How to Safely Handle a Class C "Current" Fire
The risk with electrical fires isn't just the flame—it's the electricity. These are Class C fires, where the 'C' stands for Current. They involve energized electrical equipment, from a sparking appliance to an overloaded power strip. Using the wrong approach can be deadly.
Spraying water on a Class C fire is life-threatening. Because water conducts electricity, it can create a pathway from the live circuit straight back to you, causing a severe or fatal electric shock. Your first step, before even thinking about an extinguisher, is to de-energize the source if you can do so safely—unplug the device or shut off the power at the circuit breaker.
Once the power is off, the fire often becomes a simple Class A or B fire. If you can't cut the power, you must use an extinguisher with a 'C' rating.
The Kitchen Fire Rule: Why Grease Fires Need a Special Class K
While cooking oils are flammable liquids like in Class B, they burn at far higher temperatures. This unique danger led to the creation of Class K—with the 'K' for Kitchen. These intense fires require a special approach, which is a key part of any kitchen fire safety guide.
So, can you use water on a grease fire? Absolutely not. When water hits super-heated oil, it instantly vaporizes and expands. This mini-explosion launches a fireball of burning grease from the pan, turning a small problem into a devastating one.
For a small fire, your safest action is to slide a lid over the pan to smother it and turn off the heat. Never move the pan. For larger fires, a Class K fire extinguisher is necessary. Its agent cools the blaze and reacts with the oil, turning the fuel into a non-flammable, soapy barrier.
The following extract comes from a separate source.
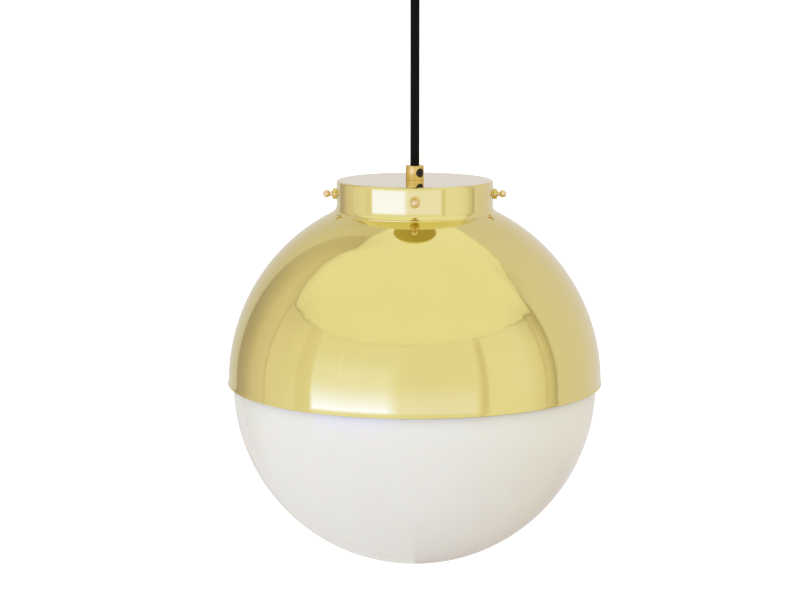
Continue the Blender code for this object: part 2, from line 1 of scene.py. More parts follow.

Decoding the Label: How to Choose the Right Fire Extinguisher
With an understanding of the fire classes, the letters on an extinguisher label suddenly make sense. They tell you which types of fire the unit can fight. An extinguisher marked 'BC' is effective on flammable liquids and electrical fires but useless for a fire involving paper or wood (Class A).
For general home use, a multi-purpose "ABC" extinguisher is the most recommended choice. Its dry chemical agent is effective against the three most common household threats: trash/wood/paper (A), flammable liquids (B), and electrical fires (C). This versatility makes it the gold standard for residential safety. You can also find essential fire safety supplies for homes and workplaces.
The National Fire Protection Association (NFPA) recommends at least one extinguisher on every floor. Prioritize accessible locations like the kitchen or garage, ensuring it's mounted away from potential fire sources like the stove, so you can always get to it safely.
Your 3-Step Action Plan for Home Fire Preparedness
You now have the knowledge to protect your home. Turning that knowledge into action is simple with this immediate plan.
Your 3-Step Fire Safety Plan:
- IDENTIFY your risks by spotting potential A, B, and C hazards in each room.
- GET the right tools: an all-purpose ABC extinguisher for a central area and a metal lid for kitchen fire safety.
- KNOW the plan: For small fires, use the right method; for any large or spreading fire, get out, stay out, and call 911.
Browse fire protection products to match your risk areas (A, B, C, and K).
You no longer see just 'fire'; you see its fuel and know the correct response. This awareness is the foundation of preparedness. Choosing the right extinguisher and knowing your plan transforms potential panic into confident action, making your home a safer place.